If you are giving a lot of thought to SEO, this is what you need to optimize your content for so that the first impression that people get from you is good. This means the first impression on Google search result pages otherwise people won’t even visit your blog.
(If you are optimizing a wordpress blog for this – I recommend using the Yoast SEO plugin.)
But Google isn’t the only site we discover content on – let’s have a look at how people see content on Facebook:
Not our strongest post, but this is how the Facebook crowd sees your post. Image, headline, summary. Quite a good representation of the content, almost no visuals. The image doesn’t have anything to do with the visuals on the blog. Instead, you need to implement the right image sizes for Facebook so that everything gets shown right. You can even have separate summaries and headlines just for Facebook.
(Again – if you want these: The Yoast SEO plugin can help. Jon Loomer also has an Infographic for the right image sizes for Facebook.)
So Facebook focuses on representing the content in condensed form – but not the blog itself.
What does the second most important (and my personal favorite) social network Twitter do?
Most content on Twitter gets presented in 140 characters. If you are clever, you can implement Twitter cards – which gives you an image and a line of summarizing intro text, but that’s it. And even then – most people are simply going to read the tweet.
Why The First Impression And The Content Are The Most Important Things When Starting To Blog
The first impression is the most important thing when you are starting to blog for an audience, but the first impression is not the visuals. The first impression is what makes people click before they even saw your blog.
With what people see on Facebook, Twitter or Google you make a promise to them to deliver a specific value. So the second most important thing is again not the visuals – it’s the content. Because you need to make sure that your content delivers on the promise you just made to the visitor before he even opened your site. Your content needs to deliver the value you promised.
Other Reasons Why Content Is More Important Than Visuals
There are many more reasons why content is more important than visuals when starting out:
- Many people are blind to visuals by now: We’ve all seen hundreds of thousands of websites by now. Some great looking ones and some bad ones. We’ve gone numb.
- Visuals are a matter of taste. Content is too at least sometimes – but a lot of content types can deliver value without being subject to good or bad taste. If I search for information – all I care about is whether I get that info. If it’s badly written, so be it.
- When you are starting out you may or not have a good idea at where you are headed. But even if you do, plans change and the way you want your blog to look like may change as well.

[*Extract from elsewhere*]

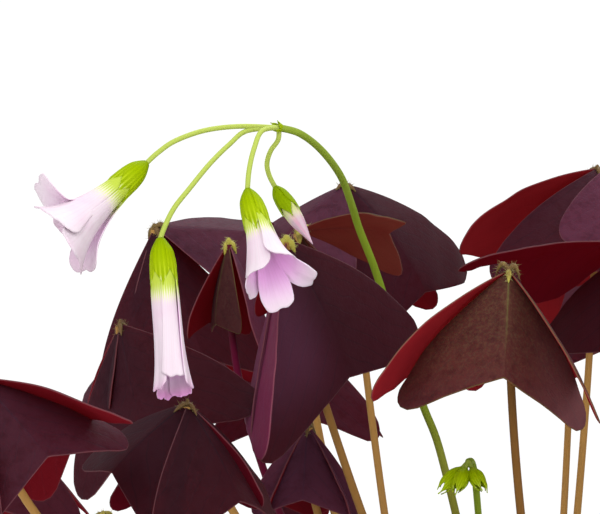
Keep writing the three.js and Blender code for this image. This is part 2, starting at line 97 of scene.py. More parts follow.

- When you have little content on your blog it won’t matter whether your theme is well designed. Most themes will look like … without content.
- Many more reasons…
Let’s Go For A Little More Motivation – Here Is How Famous Blogs Looked Like When They Were Created
Ok, I’m not sure where I’m going to end up here, but hopefully, a little research will prove that most famous blogs looked like crap when they were created. I’m really doing the research while I type – so be prepared for this to be an adventure:
When founded: 2005
When founded: 2005
When founded: 2004
Didn’t these all look ugly? Ok, granted, the whole web looked different back in those days. But you see the picture – these simply didn’t look great when they started. But what about more recent examples? Let’s have a look at one of the most successful bloggers about online marketing, Jeff Bullas:
Jeff Bullas’ Blog
Back in 2009:
As you can see, Jeff’s blog changed relatively little. The 2009 version of his blog looks quite good – even by today’s standards. This is because he opted for a simple and clean layout. Nothing fancy, only a clean focus on blogging.

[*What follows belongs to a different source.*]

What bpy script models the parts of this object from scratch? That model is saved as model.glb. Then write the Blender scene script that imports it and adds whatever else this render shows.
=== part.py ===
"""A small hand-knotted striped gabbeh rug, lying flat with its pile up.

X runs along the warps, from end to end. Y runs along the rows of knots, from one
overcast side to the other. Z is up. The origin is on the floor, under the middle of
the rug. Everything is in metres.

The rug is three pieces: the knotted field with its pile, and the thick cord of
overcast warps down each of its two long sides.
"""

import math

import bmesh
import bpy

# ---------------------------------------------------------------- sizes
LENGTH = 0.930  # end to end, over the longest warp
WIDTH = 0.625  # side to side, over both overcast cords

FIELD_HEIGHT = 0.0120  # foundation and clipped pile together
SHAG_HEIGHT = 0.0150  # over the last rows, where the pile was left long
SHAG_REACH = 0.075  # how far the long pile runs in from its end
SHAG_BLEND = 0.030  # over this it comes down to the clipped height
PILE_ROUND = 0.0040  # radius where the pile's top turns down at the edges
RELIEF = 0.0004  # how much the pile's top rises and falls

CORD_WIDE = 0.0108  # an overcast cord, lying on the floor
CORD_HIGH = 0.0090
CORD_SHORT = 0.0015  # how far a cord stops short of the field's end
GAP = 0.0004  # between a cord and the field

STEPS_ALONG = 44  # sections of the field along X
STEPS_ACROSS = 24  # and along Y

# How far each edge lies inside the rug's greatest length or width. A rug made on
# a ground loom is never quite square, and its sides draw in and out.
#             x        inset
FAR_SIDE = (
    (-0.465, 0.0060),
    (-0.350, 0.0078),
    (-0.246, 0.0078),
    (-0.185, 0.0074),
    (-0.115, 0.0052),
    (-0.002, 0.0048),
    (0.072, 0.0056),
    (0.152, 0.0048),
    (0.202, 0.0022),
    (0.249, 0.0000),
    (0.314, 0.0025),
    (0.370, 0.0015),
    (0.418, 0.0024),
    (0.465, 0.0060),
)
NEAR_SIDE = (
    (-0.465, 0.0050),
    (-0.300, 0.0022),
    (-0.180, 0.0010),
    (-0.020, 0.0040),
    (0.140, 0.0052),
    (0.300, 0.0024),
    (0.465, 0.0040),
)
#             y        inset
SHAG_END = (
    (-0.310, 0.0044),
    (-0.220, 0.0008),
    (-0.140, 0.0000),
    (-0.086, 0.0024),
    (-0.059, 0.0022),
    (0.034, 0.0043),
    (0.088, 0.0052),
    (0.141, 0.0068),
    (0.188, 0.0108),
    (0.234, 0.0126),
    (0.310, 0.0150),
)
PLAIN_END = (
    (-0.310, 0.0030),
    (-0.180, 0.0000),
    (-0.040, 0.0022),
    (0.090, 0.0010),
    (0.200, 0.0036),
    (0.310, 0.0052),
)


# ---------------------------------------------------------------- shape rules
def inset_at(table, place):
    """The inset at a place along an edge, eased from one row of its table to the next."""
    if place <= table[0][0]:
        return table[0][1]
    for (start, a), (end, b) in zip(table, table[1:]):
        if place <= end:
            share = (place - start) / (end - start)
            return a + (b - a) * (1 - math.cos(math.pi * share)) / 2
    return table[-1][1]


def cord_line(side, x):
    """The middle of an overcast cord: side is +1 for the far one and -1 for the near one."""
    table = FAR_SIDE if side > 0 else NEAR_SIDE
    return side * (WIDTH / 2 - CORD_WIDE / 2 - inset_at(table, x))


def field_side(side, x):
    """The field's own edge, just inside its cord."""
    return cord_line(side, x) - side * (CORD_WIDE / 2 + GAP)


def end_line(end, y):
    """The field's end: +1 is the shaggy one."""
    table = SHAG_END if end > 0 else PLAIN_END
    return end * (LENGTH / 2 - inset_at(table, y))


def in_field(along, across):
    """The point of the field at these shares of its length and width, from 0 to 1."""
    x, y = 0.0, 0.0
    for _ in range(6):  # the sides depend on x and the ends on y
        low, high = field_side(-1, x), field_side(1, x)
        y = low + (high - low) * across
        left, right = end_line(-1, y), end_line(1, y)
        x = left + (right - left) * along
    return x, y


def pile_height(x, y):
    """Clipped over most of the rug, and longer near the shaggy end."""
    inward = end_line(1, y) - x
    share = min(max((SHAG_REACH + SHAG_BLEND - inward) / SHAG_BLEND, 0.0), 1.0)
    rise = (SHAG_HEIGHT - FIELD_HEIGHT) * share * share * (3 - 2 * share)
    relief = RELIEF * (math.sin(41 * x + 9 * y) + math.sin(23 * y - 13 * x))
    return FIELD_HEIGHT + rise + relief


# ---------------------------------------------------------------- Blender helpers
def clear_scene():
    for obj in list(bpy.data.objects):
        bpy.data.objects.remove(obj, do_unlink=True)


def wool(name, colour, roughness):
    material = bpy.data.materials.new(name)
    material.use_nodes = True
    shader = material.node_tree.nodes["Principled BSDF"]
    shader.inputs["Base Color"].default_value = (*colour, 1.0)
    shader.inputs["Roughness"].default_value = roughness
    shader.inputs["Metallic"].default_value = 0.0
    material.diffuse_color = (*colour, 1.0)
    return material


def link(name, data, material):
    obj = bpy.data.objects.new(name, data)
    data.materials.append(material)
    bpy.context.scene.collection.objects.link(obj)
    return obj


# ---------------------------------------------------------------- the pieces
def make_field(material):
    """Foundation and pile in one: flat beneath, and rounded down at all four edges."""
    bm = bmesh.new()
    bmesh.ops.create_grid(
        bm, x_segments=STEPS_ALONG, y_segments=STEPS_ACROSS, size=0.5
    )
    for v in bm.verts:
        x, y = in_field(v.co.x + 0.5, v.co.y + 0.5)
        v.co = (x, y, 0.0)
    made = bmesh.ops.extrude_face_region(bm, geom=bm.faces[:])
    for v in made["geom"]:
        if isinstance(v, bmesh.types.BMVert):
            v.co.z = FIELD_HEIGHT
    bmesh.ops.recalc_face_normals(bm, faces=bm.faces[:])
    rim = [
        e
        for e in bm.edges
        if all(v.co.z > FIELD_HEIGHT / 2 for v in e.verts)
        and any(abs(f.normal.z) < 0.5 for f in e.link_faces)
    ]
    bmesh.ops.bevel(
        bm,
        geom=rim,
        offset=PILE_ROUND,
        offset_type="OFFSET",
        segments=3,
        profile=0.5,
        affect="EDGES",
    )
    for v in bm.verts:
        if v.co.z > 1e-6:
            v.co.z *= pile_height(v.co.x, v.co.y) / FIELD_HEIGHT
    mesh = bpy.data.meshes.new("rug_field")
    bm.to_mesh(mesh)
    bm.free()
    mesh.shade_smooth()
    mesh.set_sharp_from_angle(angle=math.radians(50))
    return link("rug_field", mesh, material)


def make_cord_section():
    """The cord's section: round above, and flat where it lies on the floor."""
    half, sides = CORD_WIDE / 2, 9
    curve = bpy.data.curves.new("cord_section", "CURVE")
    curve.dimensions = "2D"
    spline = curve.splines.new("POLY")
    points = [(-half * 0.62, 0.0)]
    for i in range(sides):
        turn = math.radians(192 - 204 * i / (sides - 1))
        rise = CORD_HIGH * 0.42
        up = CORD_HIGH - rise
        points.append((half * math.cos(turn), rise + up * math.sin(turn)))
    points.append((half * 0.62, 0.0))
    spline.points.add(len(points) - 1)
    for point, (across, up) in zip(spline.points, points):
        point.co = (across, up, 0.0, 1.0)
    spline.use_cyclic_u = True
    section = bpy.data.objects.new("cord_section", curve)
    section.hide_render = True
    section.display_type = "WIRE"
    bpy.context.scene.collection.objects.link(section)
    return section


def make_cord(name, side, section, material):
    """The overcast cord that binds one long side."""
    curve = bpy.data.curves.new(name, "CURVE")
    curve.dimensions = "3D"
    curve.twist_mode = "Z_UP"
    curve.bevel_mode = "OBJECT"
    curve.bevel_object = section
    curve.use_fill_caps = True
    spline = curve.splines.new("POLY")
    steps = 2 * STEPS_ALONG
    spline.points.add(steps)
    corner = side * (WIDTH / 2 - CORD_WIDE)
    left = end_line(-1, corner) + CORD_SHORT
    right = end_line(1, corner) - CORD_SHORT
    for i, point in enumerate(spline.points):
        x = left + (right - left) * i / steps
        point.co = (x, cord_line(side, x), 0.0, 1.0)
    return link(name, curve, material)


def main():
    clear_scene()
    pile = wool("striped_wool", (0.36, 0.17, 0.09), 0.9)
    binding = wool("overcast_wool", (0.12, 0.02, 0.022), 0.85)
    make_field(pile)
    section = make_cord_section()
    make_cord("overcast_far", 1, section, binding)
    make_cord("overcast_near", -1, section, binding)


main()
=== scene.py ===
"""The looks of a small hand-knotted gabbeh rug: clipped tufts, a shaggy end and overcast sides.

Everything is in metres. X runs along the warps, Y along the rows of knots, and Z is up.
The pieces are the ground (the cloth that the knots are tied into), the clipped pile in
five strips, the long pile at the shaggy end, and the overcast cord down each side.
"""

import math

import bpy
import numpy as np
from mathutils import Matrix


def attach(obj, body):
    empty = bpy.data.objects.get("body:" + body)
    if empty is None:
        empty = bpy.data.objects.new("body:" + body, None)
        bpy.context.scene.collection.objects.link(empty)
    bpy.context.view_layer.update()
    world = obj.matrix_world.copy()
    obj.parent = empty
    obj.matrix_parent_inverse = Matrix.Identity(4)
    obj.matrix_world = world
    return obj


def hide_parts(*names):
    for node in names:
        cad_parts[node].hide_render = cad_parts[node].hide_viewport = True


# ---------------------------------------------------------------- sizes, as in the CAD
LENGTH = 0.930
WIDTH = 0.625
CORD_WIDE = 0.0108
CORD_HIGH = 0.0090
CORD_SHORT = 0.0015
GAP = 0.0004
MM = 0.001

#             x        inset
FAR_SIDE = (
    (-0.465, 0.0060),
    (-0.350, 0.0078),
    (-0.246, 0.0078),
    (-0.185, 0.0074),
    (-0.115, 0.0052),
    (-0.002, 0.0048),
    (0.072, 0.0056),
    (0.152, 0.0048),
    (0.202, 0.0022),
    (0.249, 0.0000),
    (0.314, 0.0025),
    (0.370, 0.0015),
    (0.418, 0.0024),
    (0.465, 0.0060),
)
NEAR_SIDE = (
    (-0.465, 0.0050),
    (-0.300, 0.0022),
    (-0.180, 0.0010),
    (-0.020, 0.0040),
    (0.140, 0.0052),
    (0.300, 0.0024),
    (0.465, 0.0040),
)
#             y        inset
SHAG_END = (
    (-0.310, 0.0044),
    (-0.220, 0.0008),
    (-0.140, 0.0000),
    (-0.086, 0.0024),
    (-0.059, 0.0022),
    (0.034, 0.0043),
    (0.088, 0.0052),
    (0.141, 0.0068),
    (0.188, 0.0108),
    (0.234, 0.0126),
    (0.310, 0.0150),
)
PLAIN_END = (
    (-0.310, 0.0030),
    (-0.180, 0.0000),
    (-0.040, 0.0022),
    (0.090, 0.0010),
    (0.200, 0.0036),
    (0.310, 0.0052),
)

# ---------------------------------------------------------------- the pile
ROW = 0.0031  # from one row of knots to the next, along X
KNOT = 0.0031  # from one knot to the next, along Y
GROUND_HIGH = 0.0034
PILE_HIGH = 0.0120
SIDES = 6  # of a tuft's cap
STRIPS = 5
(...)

By any means I would say that the old version looks better than his blog does today – that is because he knows well that content is more important than looks. He kept a lot of what made his blog his blog in the early days – and just added things he needed. Some branding elements, his links to monetize his blog, and, of course, the overly present share buttons.
Jon Loomer’s Blog
I also wanted to show you Jon Loomer’s blog – it looked like … in 2011, but Wayback Machine doesn’t load most of the images on his blog for the old version, so I had to leave it out. It would just be an unfair comparison.

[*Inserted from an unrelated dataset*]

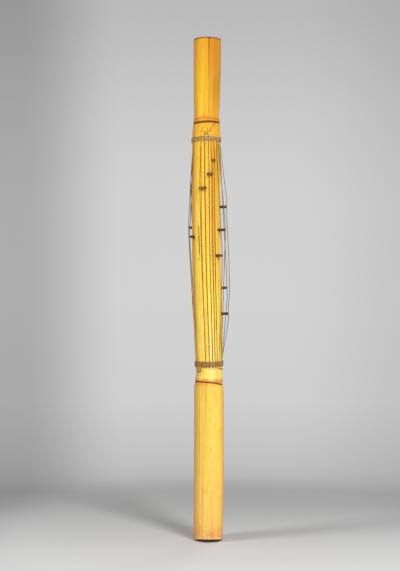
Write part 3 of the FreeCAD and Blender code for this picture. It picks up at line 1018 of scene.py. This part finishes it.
def cordTree():
    tree, graph, given = newTree("twistedCord", {
        "Radius": ("Float", 0.0011), "Ply Radius": ("Float", 0.0005),
        "Plies": ("Int", 3), "Twist": ("Float", 0.01),
        "Step": ("Float", 0.001), "Uneven": ("Float", 0.0001), "Hair Density": ("Float", 10000.0),
        "Hair Length": ("Float", 0.004), "Seed": ("Int", 1), "Material": ("Material", None)})
    line = lineOf(graph, given)
    copies = graph.add("GeometryNodeDuplicateElements", {"domain": "SPLINE"},
                       {"Geometry": line, "Amount": given.output("Plies")})
    way = graph.add("GeometryNodeInputTangent")
    normal = graph.add("GeometryNodeInputNormal")
    binormal = graph.add("ShaderNodeVectorMath", {"operation": "CROSS_PRODUCT"}, {0: way, 1: normal})
    length = graph.add("GeometryNodeSplineParameter", out="Length")
    place = graph.add("GeometryNodeInputPosition")
    uneven = graph.grain(place, (120.0, 120.0, 300.0), 2.0) - 0.5
    phase = copies.output("Duplicate Index") * (2 * math.pi) / given.output("Plies")
    turn = length * (2 * math.pi) / given.output("Twist") + phase + uneven * 1.6
    arm = given.output("Radius") - given.output("Ply Radius")
    up = graph.scaled(normal, turn.math("COSINE") * arm + uneven * given.output("Uneven"))
    over = graph.scaled(binormal, turn.math("SINE") * arm)
    shift = graph.add("ShaderNodeVectorMath", {"operation": "ADD"}, {0: up, 1: over})
    plies = graph.add("GeometryNodeSetPosition", None, {"Geometry": copies, "Offset": shift})
    ring = graph.add("GeometryNodeCurvePrimitiveCircle", {"mode": "RADIUS"},
                     {"Resolution": 7, "Radius": given.output("Ply Radius")})
    body = graph.swept(plies, ring)
    bumps = graph.grain(place, (900.0, 900.0, 900.0), 2.0) - 0.5
    push = graph.scaled(graph.add("GeometryNodeInputNormal"), bumps * given.output("Uneven") * 1.5)
    body = graph.add("GeometryNodeSetPosition", None, {"Geometry": body, "Offset": push})
    body = graph.add("GeometryNodeSetShadeSmooth", None, {"Geometry": body, "Shade Smooth": True})

    spots = graph.add("GeometryNodeDistributePointsOnFaces", {"distribute_method": "RANDOM"},
                      {"Mesh": body, "Density": given.output("Hair Density"), "Seed": given.output("Seed")})
    reach = given.output("Hair Length")
    tip = graph.add("ShaderNodeCombineXYZ", None, {"X": reach, "Y": 0.0, "Z": reach * 0.28})
    bend = graph.add("ShaderNodeCombineXYZ", None, {"X": reach * 0.5, "Y": reach * 0.15, "Z": reach * 0.02})
    hair = graph.add("GeometryNodeCurveQuadraticBezier", None,
                     {"Resolution": 4, "Start": (0.0, 0.0, 0.0), "Middle": bend, "End": tip})
    thin = graph.add("GeometryNodeCurvePrimitiveCircle", {"mode": "RADIUS"},
                     {"Resolution": 3, "Radius": 0.00007})
    hair = graph.swept(hair, thin)
    spin = graph.add("FunctionNodeRandomValue", {"data_type": "FLOAT"},
                     {"Min_001": 0.0, "Max_001": 6.283, "Seed": given.output("Seed")}, "Value_001")
    turned = graph.add("FunctionNodeRotateRotation", {"rotation_space": "LOCAL"},
                       {"Rotation": spots.output("Rotation"),
                        "Rotate By": graph.add("FunctionNodeAxisAngleToRotation", None,
                                               {"Axis": (0.0, 0.0, 1.0), "Angle": spin})})
    size = graph.add("FunctionNodeRandomValue", {"data_type": "FLOAT"},
                     {"Min_001": 0.4, "Max_001": 1.0, "Seed": given.output("Seed")}, "Value_001")
    hairs = graph.add("GeometryNodeInstanceOnPoints", None,
                      {"Points": spots, "Instance": hair, "Rotation": turned, "Scale": size})
    both = graph.tree.nodes.new("GeometryNodeJoinGeometry")
    graph.tree.links.new(body.socket, both.inputs[0])
    graph.tree.links.new(hairs.socket, both.inputs[0])
    endTree(graph, Value(graph, both, both.outputs[0]), given.output("Material"))
    return tree


def fibreCord(name, light, dark, dusty, edge, way):
    material, graph, place = newMaterial(name)
    strand = graph.grain(place, (2200.0, 2200.0, 2600.0), 3.0, 0.65)
    worn = graph.grain(place, (180.0, 180.0, 420.0), 3.0)
    base = strand.rise(0.3, 0.7).mix(colour(*dark), colour(*light))
    base = (worn.rise(0.45, 0.7) * 0.6).mix(base, colour(*dusty))
    height = graph.parts(place).output("Z") * 1000.0
    loose = ((height - edge) * way).rise(0.3, 1.5)
    base = (loose * 0.62).mix(base, colour(62, 34, 12))
    finishMaterial(graph, base, 0.7 + strand * 0.15, strand, 0.0004)
    return material


def cordPiece(name, points, node, material, cordRadius, look, seed):
    piece = pathPiece(name, points)
    plyShare = {2: 0.56, 3: 0.5}[look["plies"]]
    grow(piece, cordGrow, {"Radius": cordRadius * mm, "Ply Radius": cordRadius * plyShare * mm,
                           "Plies": look["plies"], "Twist": look["twist"] * mm, "Step": 1.3 * mm,
                           "Uneven": 0.25 * mm, "Hair Density": 9000.0 * look["hairs"],
                           "Hair Length": 3.4 * mm, "Seed": seed, "Material": material})
    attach(piece, "root")
    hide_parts(node)
    return piece


def windingPath(place):
    turns, start = place["turns"], place["start"]
    pitch = bindingLook["pitch"]
    heights = [start] + [row[0] for row in stations if start < row[0] < start + turns * pitch]
    heights += [start + turns * pitch]
    reach = max(tubeAt(z)[0] for z in heights) + bindingLook["gap"] + bindingLook["cord"] / 2
    lean = tubeAt(start + turns * pitch / 2)[1]
    points = []
    for step in range(-1, turns * 60 + 2):
        turn = step / 60
        points.append(Vector((lean, 0, start + turn * pitch)) + outward(180 + 360 * turn) * reach)
    return points


def roundedPath(corners, edge):
    points = [onSkin(angle, edge + past, bindingLook["tailGap"] + bindingLook["tailCord"] / 2)
              for angle, past in corners]
    padded = [points[0] * 2 - points[1]] + points + [points[-1] * 2 - points[-2]]
    path = []
    for a, b, c, d in zip(padded, padded[1:], padded[2:], padded[3:]):
        for step in range(12):
            t = step / 12
            path.append(0.5 * ((2 * b) + (c - a) * t + (2 * a - 5 * b + 4 * c - d) * t * t
                               + (3 * b - a - 3 * c + d) * t * t * t))
    path.append(points[-1])
    return path


cordGrow = cordTree()
lowerPlace, upperPlace = bindingLook["lower"], bindingLook["upper"]
cordHalf = bindingLook["cord"] / 2
upperEdge = upperPlace["start"] + upperPlace["turns"] * bindingLook["pitch"] + cordHalf
lowerEdge = lowerPlace["start"] - cordHalf
upperFibre = fibreCord("upperFibre", (222, 184, 116), (140, 102, 56), (236, 206, 150), upperEdge, 1.0)
lowerFibre = fibreCord("lowerFibre", (204, 150, 88), (116, 74, 36), (222, 180, 122), lowerEdge, -1.0)
cordPiece("wound_lower", windingPath(lowerPlace), "lower_binding", lowerFibre, cordHalf, lowerPlace,
          3)
cordPiece("wound_upper", windingPath(upperPlace), "upper_binding", upperFibre, cordHalf, upperPlace,
          5)
tailHalf = bindingLook["tailCord"] / 2
for name, route, edge, node, fibre, look, slot, seed in (
        ("end_upper", "upperTail", upperEdge, "upper_tail", upperFibre, upperPlace, "upper_fibre", 7),
        ("end_loop", "lowerLoop", lowerEdge, "lower_loop", lowerFibre, lowerPlace, "lower_fibre", 9),
        ("end_lower", "lowerTail", lowerEdge, "lower_tail", lowerFibre, lowerPlace, "lower_fibre", 11)):
    cordPiece(name, roundedPath(bindingLook[route], edge), node, fibre, tailHalf, look, seed)
print("bindings done")


# Studio: floor, background, lamps and camera

studio = {
    "floorRadius": 0.95,
    "floorFade": (0.40, 0.85),
    # share of the way from front to back, and the floor's grey there, darker towards the back as painted
    # fall-off of the light
    "floorGreys": [(0.0, 208), (0.30, 207), (0.42, 203), (0.5, 196), (0.62, 190), (0.80, 178), (1.0, 176)],
    # elevation of the line of sight in degrees, and the grey seen there, with painted shade darker at the
    # horizon and towards the top
    "greys": [(-90, 206), (-16, 210), (-15.4, 210), (-14.4, 202), (-13.8, 190), (-12.9, 181), (-12.2, 172),
              (-11.5, 163), (-10.8, 181), (-9.7, 193), (-6.4, 207), (-0.8, 211), (4.8, 210), (9.2, 203),
              (14.8, 187), (40, 176), (90, 170)],
    "ambient": 0.26,
    "key": {"azimuth": 32, "elevation": 27, "distance": 2.5, "wide": 0.8, "tall": 1.7, "level": 0.98},
    "strip": {"azimuth": 34, "elevation": -7, "distance": 2.2, "wide": 0.3, "tall": 0.6, "level": 0.14},
    "fill": {"azimuth": -70, "elevation": 26, "distance": 2.4, "wide": 0.6, "tall": 0.8, "level": 0.54},
    "rim": {"azimuth": 150, "elevation": 40, "distance": 2.6, "wide": 1.0, "tall": 1.0, "level": 0.12},
}


def makeLamp(name, look):
    turn, rise = math.radians(look["azimuth"]), math.radians(look["elevation"])
    way = Vector((math.sin(turn) * math.cos(rise), -math.cos(turn) * math.cos(rise), math.sin(rise)))
    lamp = bpy.data.lights.new(name, "AREA")
    lamp.shape = "RECTANGLE"
    lamp.size = look["wide"]
    lamp.size_y = look["tall"]
    lamp.energy = look["level"] * math.pi ** 2 * look["distance"] ** 2
    holder = bpy.data.objects.new(name, lamp)
    holder.location = Vector((0, 0, 0.55)) + way * look["distance"]
    holder.rotation_euler = way.to_track_quat("Z", "Y").to_euler()
    holder.visible_glossy = name.startswith("strip")     # the low strip alone shows as gloss
    bpy.context.scene.collection.objects.link(holder)


for lampName in ("key", "strip", "fill", "rim"):
    makeLamp(lampName + "_lamp", studio[lampName])

world = bpy.data.worlds.new("studio")
bpy.context.scene.world = world
world.use_nodes = True
world.node_tree.nodes.clear()
sky = Graph(world.node_tree)
ray = sky.add("ShaderNodeTexCoord", out="Generated")
rayParts = sky.parts(ray)
climb = rayParts.output("Z").math("ARCSINE") * (180 / math.pi)
greyStops = [((angle + 90) / 180, colour(grey, grey, grey)) for angle, grey in studio["greys"]]
backdrop = sky.add("ShaderNodeValToRGB", {"stops": greyStops}, {"Fac": (climb + 90) / 180})
# painted shade darkening the backdrop towards the left and the right
leftward = (-rayParts).rise(0.07, 0.17) * (1 - (-rayParts).rise(0.25, 0.6))
rightward = rayParts.rise(0.08, 0.22) * (1 - rayParts.rise(0.3, 0.6))
backdrop = (leftward * 0.36 + rightward * 0.15).mix(backdrop, (0.0, 0.0, 0.0, 1.0))
path = sky.add("ShaderNodeLightPath", out="Is Camera Ray")
seen = path.math("MAXIMUM", path.output("Is Glossy Ray"))
seen = seen.math("MAXIMUM", path.output("Is Transmission Ray"))
ambient = studio["ambient"]
tint = seen.mix((ambient, ambient, ambient, 1.0), backdrop)
glow = sky.add("ShaderNodeBackground", None, {"Color": tint, "Strength": 1.0})
worldOut = world.node_tree.nodes.new("ShaderNodeOutputWorld")
world.node_tree.links.new(glow.socket, worldOut.inputs["Surface"])


def makeFloor():
    work = bmesh.new()
    bmesh.ops.create_circle(work, cap_ends=True, segments=96, radius=studio["floorRadius"])
    bmesh.ops.translate(work, verts=work.verts, vec=(0, 0, -0.0003))
    mesh = bpy.data.meshes.new("floor")
    work.to_mesh(mesh)
    work.free()
    floor = newPiece("floor", mesh)
    material, graph, place = newMaterial("paleFloor")
    parts = graph.parts(place)
    stops = [(share, colour(grey, grey, grey)) for share, grey in studio["floorGreys"]]
    base = graph.add("ShaderNodeValToRGB", {"stops": stops}, {"Fac": parts.output("Y") / 1.2 + 0.5})
    away = graph.add("ShaderNodeVectorMath", {"operation": "LENGTH"}, {0: place}, "Value")
    shader = graph.add("ShaderNodeBsdfDiffuse", None, {"Color": base})
    clear = graph.add("ShaderNodeBsdfTransparent")
    fade = away.rise(*studio["floorFade"])
    both = graph.add("ShaderNodeMixShader", None, {"Fac": fade, 1: shader, 2: clear})
    output = graph.tree.nodes.new("ShaderNodeOutputMaterial")
    graph.tree.links.new(both.socket, output.inputs["Surface"])
    mesh.materials.append(material)


makeFloor()

cameraData = bpy.data.cameras.new("camera")
cameraData.lens = 64.85
cameraData.sensor_width = 36.0
camera = bpy.data.objects.new("camera", cameraData)
camera.location = (-0.0197, -2.369, 0.584)
camera.rotation_euler = (math.radians(90), 0, 0)
bpy.context.scene.collection.objects.link(camera)
bpy.context.scene.camera = camera
bpy.context.scene.view_settings.view_transform = "Standard"
print("studio done")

Today his blog looks great of course: http://jonloomer.com/blog
Ok, enough examples…
So, When Is The Right Time To Think About Visuals?
If you read this article up to this point, you probably got the impression that visuals don’t count.
That is, of course, wrong.
Visuals do count but in a way a lot different from what you would expect.
When you are starting out, keep it simple. Choose a simple theme, that has clean typography, looks good on the desktop and mobile viewing (choose responsive design) – and more importantly: Choose a theme that doesn’t bind you to a certain look for the rest of your life.
When you are starting out, what really can set you apart is your content, not your looks. (And no, this is not relationship advice.)
A look that is easy on the eyes is more important than looking great at this stage. Web design is far less important at this stage than learning to write and to write well.
The time to upgrade is when you feel you need something that you didn’t need before and cannot handle with your current setup. Branding, for instance, becomes important at some point.
Or maybe you have found that your post all follow a certain form with images at the same places, etc. You might then want to integrate this form better into the style of your blog.
These are all things you cannot decide when you start.
Also, when you decide that you want to monetize your blog, things will change a lot. You will need to place ads at certain places, highlight products, guide the eyes of users, … You will spend a lot of time thinking about visuals then.
But when you are starting out, visuals are about being simple, clean and out of the way.
There is something a lot more important than having the most beautiful blog: Getting the blog distribution right. If you manage to spread the word about your blog the content and the value you provide to the audience you reach will count.
Learn how to build an audience for your blog, drive traffic and generate leads with social media! “The Social Traffic Code“
Remember what I started with? We are on a new project – and after we had settled the discussion about themes, etc. we discussed content types, publishing schedules, etc. … just as we should have.
I will announce it here once we launch it. It’s going to look good, but not great. Not yet.
The content will be good though. It’s going to rock.